The West Big Data Hub, in collaboration with the three other Big Data Hubs and industry partners, spearheaded a National Transportation Data Challenge, with a kickoff event in Seattle on May 2-3. The kickoff was the first in a series of community problem-solving sessions, demos and hackathons that are being organized across the nation over six months. Several teams across Microsoft contributed ideas on recent and ongoing work on transportation data science.
Microsoft’s engagement with the challenge builds on a foundation of prior work in public safety and metro data science. The challenge’s launch event highlighted a collaboration between Microsoft’s Community Technology Engagement Group in the Corporate, External and Legal Affairs (CELA) team and DataKind Vision Zero, the New York City Department of Transportation, Seattle Department of Transportation and the City of New Orleans’ Office of Performance and Accountability. The project enabled an ecosystem that helped cities assign limited resources to traffic safety issues where they are most needed. In addition, the community event noted how Microsoft Research has been actively collaborating with the City of Bellevue and University of Washington on a project that combines video analytics with machine learning to make roads safer.

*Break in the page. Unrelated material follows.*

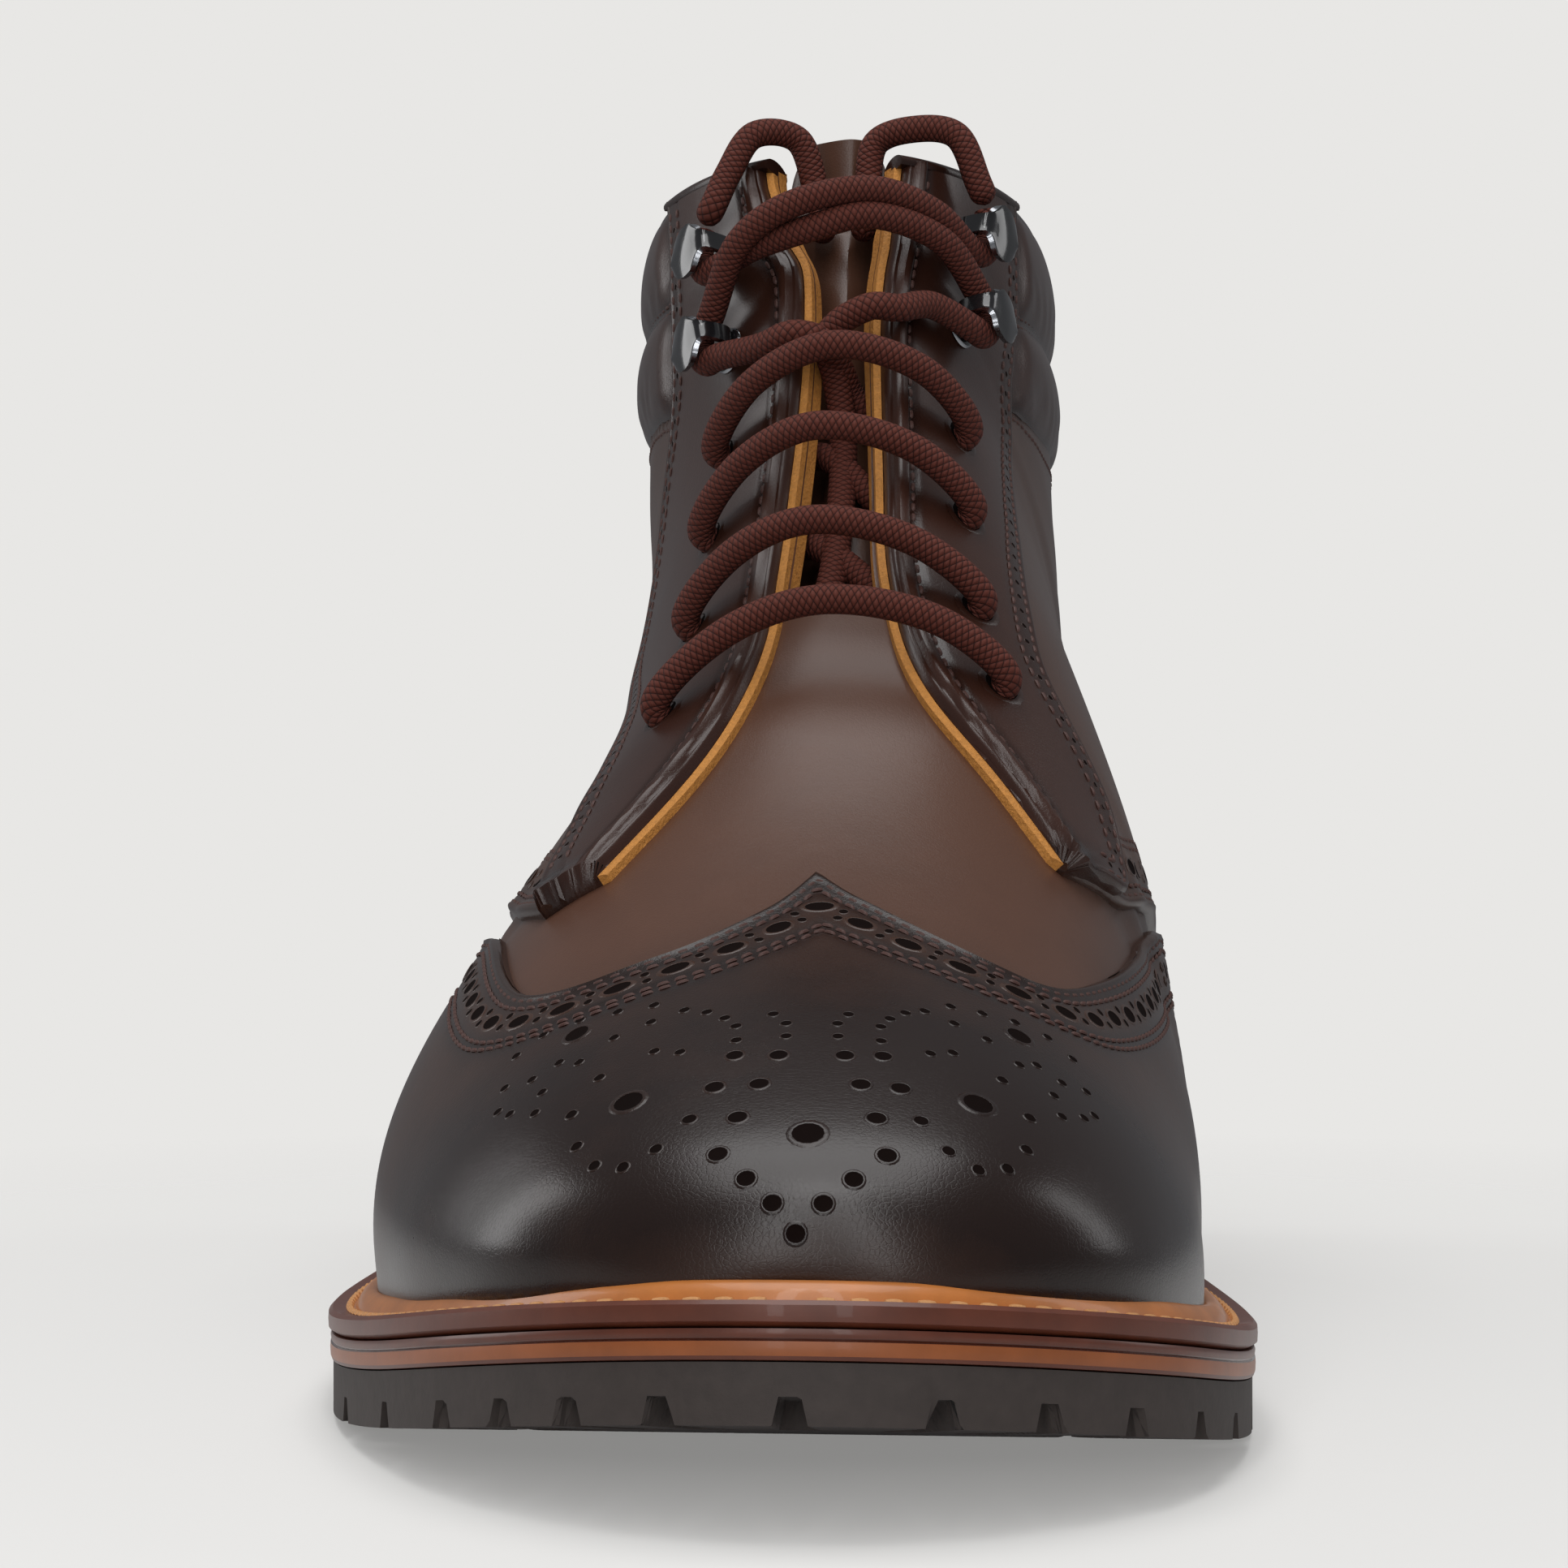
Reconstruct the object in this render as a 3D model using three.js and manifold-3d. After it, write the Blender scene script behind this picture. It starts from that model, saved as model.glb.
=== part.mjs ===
// Brogue boot, wearer's right: millimetres, +Z up, toe towards -Y, medial side towards +X.
// The upper is one function of a row and a side place; each overlay is cut from a layer
// that follows the same function.
import * as THREE from 'three';
import { mergeVertices } from 'three/addons/utils/BufferGeometryUtils.js';
import Module from 'manifold-3d';

const wasm = await Module();
wasm.setup();
const { Manifold } = wasm;

// Driving sizes
const soleLength = 308;
const ballWidth = 104;
const upperHeight = 152;
const heelRise = 21.2;
const toeSpring = 13;
const heelLength = 92;
const topPieceHeight = 11;
const weltThickness = 2.8;
const weltOverhang = 6.4;
const heelOverhang = 4.2;
const beadHeight = 2.3;
const beadWidth = 3;
const midsoleThickness = 3.4;
const rubberThickness = 6.2;
const lugDepth = 3;
const insoleThickness = 3;
const leather = 1.2;
const wall = 2;
const tongueThickness = 2;
const padHeight = 1.6;
const padDepth = 1.2;
const laceDiameter = 4;
const hookPlate = 4.2;
const hookLip = 4.1;
const hookMetal = 0.8;
const neckRadius = 1.3;

// Clearances
const layerGap = 0.3;
const seatGap = 1.3;
const flatGap = 0.1;
const laceGap = 0.45;
const insideGap = 1.4;
const cutReach = 5;

// Tables
// Shares are in thousandths. Height of the welt's top: t of the sole's length from its toe
// tip, spring of the toe's lift and rise of the heel's.
const weltLine = [
  { t: 0, spring: 1000, rise: 0 },
  { t: 65, spring: 708, rise: 0 },
  { t: 130, spring: 438, rise: 0 },
  { t: 195, spring: 223, rise: 0 },
  { t: 260, spring: 77, rise: 0 },
  { t: 318, spring: 0, rise: 0 },
  { t: 416, spring: 0, rise: 0 },
  { t: 487, spring: 0, rise: 104 },
  { t: 584, spring: 0, rise: 368 },
  { t: 666, spring: 0, rise: 642 },
  { t: 731, spring: 0, rise: 821 },
  { t: 812, spring: 0, rise: 925 },
  { t: 909, spring: 0, rise: 972 },
  { t: 1006, spring: 0, rise: 1000 },
];

// Feather line, where the upper meets the welt, at even stations from toe to heel: shares
// of the ball's width.
const feather = [
  { lateral: 77, medial: 77 },
  { lateral: -53, medial: 207 },
  { lateral: -168, medial: 322 },
  { lateral: -277, medial: 417 },
  { lateral: -371, medial: 469 },
  { lateral: -452, medial: 494 },
  { lateral: -504, medial: 492 },
  { lateral: -512, medial: 456 },
  { lateral: -464, medial: 381 },
  { lateral: -404, medial: 315 },
  { lateral: -373, medial: 296 },
  { lateral: -367, medial: 302 },
  { lateral: -362, medial: 302 },
  { lateral: -333, medial: 275 },
  { lateral: -262, medial: 205 },
  { lateral: -157, medial: 99 },
  { lateral: -29, medial: -29 },
];

// Sections of the upper from the toe to the collar. Each lies in a plane that runs from a
// front point on the ridge to the feather line or, past the heel, to the back seam. Shares: t
// of the feather line's length, rise of the upper's height above the seat, x and wide of the
// ball's width. Place at is on the feather line, wideAt on the section itself.
const sections = [
  { t: 2, rise: 14, x: 77, at: 0, wideL: 77, wideM: 77, wideAt: 0.92, roundL: 2, roundM: 2 },
  { t: 0, rise: 31, x: 77, at: 0.055, wideL: -48, wideM: 202, wideAt: 0.92, roundL: 2.05, roundM: 2.05 },
  { t: 1, rise: 57, x: 78, at: 0.1, wideL: -130, wideM: 288, wideAt: 0.92, roundL: 2.1, roundM: 2.1 },
  { t: 9, rise: 88, x: 80, at: 0.135, wideL: -202, wideM: 351, wideAt: 0.91, roundL: 2.1, roundM: 2.1 },
  { t: 23, rise: 119, x: 83, at: 0.17, wideL: -264, wideM: 404, wideAt: 0.9, roundL: 2.15, roundM: 2.15 },
  { t: 45, rise: 153, x: 84, at: 0.205, wideL: -317, wideM: 442, wideAt: 0.89, roundL: 2.15, roundM: 2.15 },
  { t: 76, rise: 194, x: 80, at: 0.245, wideL: -375, wideM: 471, wideAt: 0.88, roundL: 2.15, roundM: 2.15 },
  { t: 115, rise: 241, x: 71, at: 0.285, wideL: -423, wideM: 490, wideAt: 0.86, roundL: 2.1, roundM: 2.1 },
  { t: 162, rise: 292, x: 62, at: 0.325, wideL: -466, wideM: 495, wideAt: 0.84, roundL: 2.1, roundM: 2.1 },
  { t: 209, rise: 343, x: 52, at: 0.365, wideL: -495, wideM: 495, wideAt: 0.82, roundL: 2.1, roundM: 2.15 },
  { t: 256, rise: 400, x: 44, at: 0.405, wideL: -505, wideM: 500, wideAt: 0.82, roundL: 2.05, roundM: 2.2 },
  { t: 303, rise: 469, x: 38, at: 0.445, wideL: -500, wideM: 495, wideAt: 0.82, roundL: 1.9, roundM: 2.2 },
  { t: 347, rise: 545, x: 34, at: 0.49, wideL: -471, wideM: 481, wideAt: 0.8, roundL: 1.75, roundM: 2.3 },
  { t: 384, rise: 614, x: 31, at: 0.54, wideL: -428, wideM: 462, wideAt: 0.78, roundL: 1.65, roundM: 2.3 },
  { t: 417, rise: 684, x: 29, at: 0.6, wideL: -389, wideM: 428, wideAt: 0.74, roundL: 1.6, roundM: 2.2 },
  { t: 446, rise: 752, x: 28, at: 0.67, wideL: -361, wideM: 389, wideAt: 0.7, roundL: 1.65, roundM: 2.1 },
  { t: 469, rise: 816, x: 27, at: 0.75, wideL: -337, wideM: 356, wideAt: 0.64, roundL: 1.75, roundM: 2 },
  { t: 486, rise: 867, x: 26, at: 0.84, wideL: -322, wideM: 332, wideAt: 0.58, roundL: 1.9, roundM: 1.95 },
  { t: 496, rise: 901, x: 25, at: 0.92, wideL: -312, wideM: 322, wideAt: 0.53, roundL: 2, roundM: 1.95 },
  { t: 503, rise: 921, x: 25, at: 1, wideL: -303, wideM: 312, wideAt: 0.48, roundL: 2.05, roundM: 1.95 },
  { t: 508, rise: 938, x: 24, at: 1, wideL: -312, wideM: 312, wideAt: 0.47, roundL: 2.05, roundM: 1.95 },
  { t: 513, rise: 955, x: 24, at: 1, wideL: -312, wideM: 303, wideAt: 0.47, roundL: 2.05, roundM: 1.95 },
  { t: 518, rise: 970, x: 24, at: 1, wideL: -312, wideM: 298, wideAt: 0.46, roundL: 2.05, roundM: 2 },
  { t: 522, rise: 984, x: 24, at: 1, wideL: -312, wideM: 293, wideAt: 0.47, roundL: 2, roundM: 2 },
  { t: 526, rise: 995, x: 24, at: 1, wideL: -308, wideM: 288, wideAt: 0.48, roundL: 2, roundM: 2 },
  { t: 529, rise: 1008, x: 24, at: 1, wideL: -308, wideM: 284, wideAt: 0.49, roundL: 1.95, roundM: 2 },
];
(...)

The Midwest Big Data Hub (MBDH) is actively pursuing community building around data science in the Midwest of the United States. Beth Plale, Professor, Indiana University, and team are working on project SEADTrain: Cloud-based Hands On Environment for On-line Data Science Training to prototype an Azure based cloud solution for data science hands-on training. SEADTrain allows instructors to publish datasets to Azure through the SEAD curation pipeline where the datasets pick up persistent IDs. Students then carry out their training modules in the Azure based cloud using real data hosted there, an approach to training that substantially lowers the burden to students who would otherwise be burdened by setting up an environment on their desktop, moving data, etc. The larger goal (post pilot) is to demonstrate the effectiveness of the solution, as applied to real world training, by connecting the hands-on training to MOOC style delivery using a MOOC module repository that is being developed in a separate initiative.
Big data hub leadership
All the progress in the past year wouldn’t have been possible without the effort of the executive directors at the helms of each of the hubs. They have worked tirelessly to bring together thousands of data scientists across sectors and disciplines through numerous events and outreach efforts.

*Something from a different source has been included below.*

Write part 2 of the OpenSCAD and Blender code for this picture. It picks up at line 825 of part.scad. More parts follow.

It has been a productive year driving the agenda for cloud computing for data science research and impact with the Big Data Innovation Hubs. Microsoft is committed to the partnership with NSF and the hubs and will continue pushing the boundaries to achieve accelerated research outcomes using cloud-based infrastructure and big data services.

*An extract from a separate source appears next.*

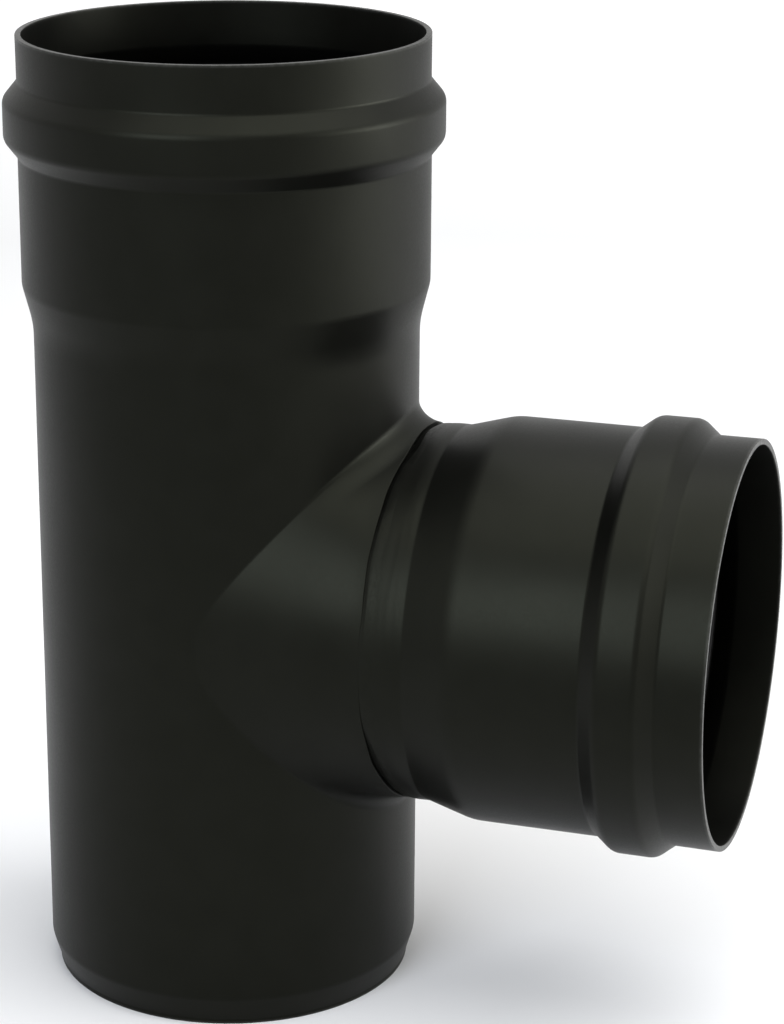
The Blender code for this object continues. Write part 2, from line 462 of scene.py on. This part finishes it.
def streaks(reach, turn):
    """Shallow streaks from the grinder, between the collar's lip and the flare."""
    inside = eased((reach - seam_line(turn)) / STREAK_PITCH) * eased((FLARE_START - reach) / STREAK_PITCH)
    amount = STREAK_LEAST + (1 - STREAK_LEAST) * bell(turn, STREAK_TURN, STREAK_SPREAD)
    return STREAK_DEPTH * inside * amount * noise.noise(around(turn, STREAK_WAVES, reach / STREAK_PITCH))


def neck_rise(reach, turn):
    """How far the stub stands above a plain neck, with its hollow, its streaks and its low ridge."""
    climb = eased(between(reach, RIDGE_FROM, RIDGE_REACH))
    fall = eased(between(reach, FLARE_START, RIDGE_REACH))
    ridge = RIDGE_RISE * (1 + RIDGE_SWELL * noise.noise(around(turn, RIDGE_WAVES))) * climb * fall
    return saddle_rise(reach, turn) + ridge + streaks(reach, turn) - hollow(reach, turn)


def branch_point(reach, turn):
    """A point of the collar's outside, in the run's frame."""
    radius = NECK_RADIUS + saddle_rise(reach, turn)
    return Vector((reach, radius * math.sin(turn), BRANCH_HEIGHT + radius * math.cos(turn)))


def blend_points(edge, crease):
    """Points along the run, from the window's edge to where the softened crease begins."""
    angle = math.atan2(edge.y, edge.x)
    sweep = math.atan2(crease.y, crease.x) - angle
    climb = crease.z - edge.z
    stop = 1 - CREASE_SOFT / math.hypot(sweep * PIPE_RADIUS, climb)
    points = []
    for i in range(1, BLEND_STEPS + 1):
        share = (1 - (1 - i / BLEND_STEPS) ** BLEND_CROWDING) * stop
        at = angle + sweep * share
        height = edge.z + climb * share
        points.append(Vector((PIPE_RADIUS * math.cos(at), PIPE_RADIUS * math.sin(at), height)))
    return points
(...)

“The potential impact of data science platforms to shape generations of research relies on the imagination of collaborators to come together and shape it,” said Joseph Sirosh, corporate vice president of the Cloud AI platform at Microsoft. “Public-private partnerships that encourage a culture of data innovation to solve long-range applied problems, from healthcare to transportation, will be the bedrock of this impact. Our work with the Big Data Hubs, launched by the National Science Foundation in collaboration with universities, enables researchers across fields to achieve concrete data outcomes with Microsoft tools, and it creates a catalyst for the company to build data science tools useful to researchers working in numerous domains.”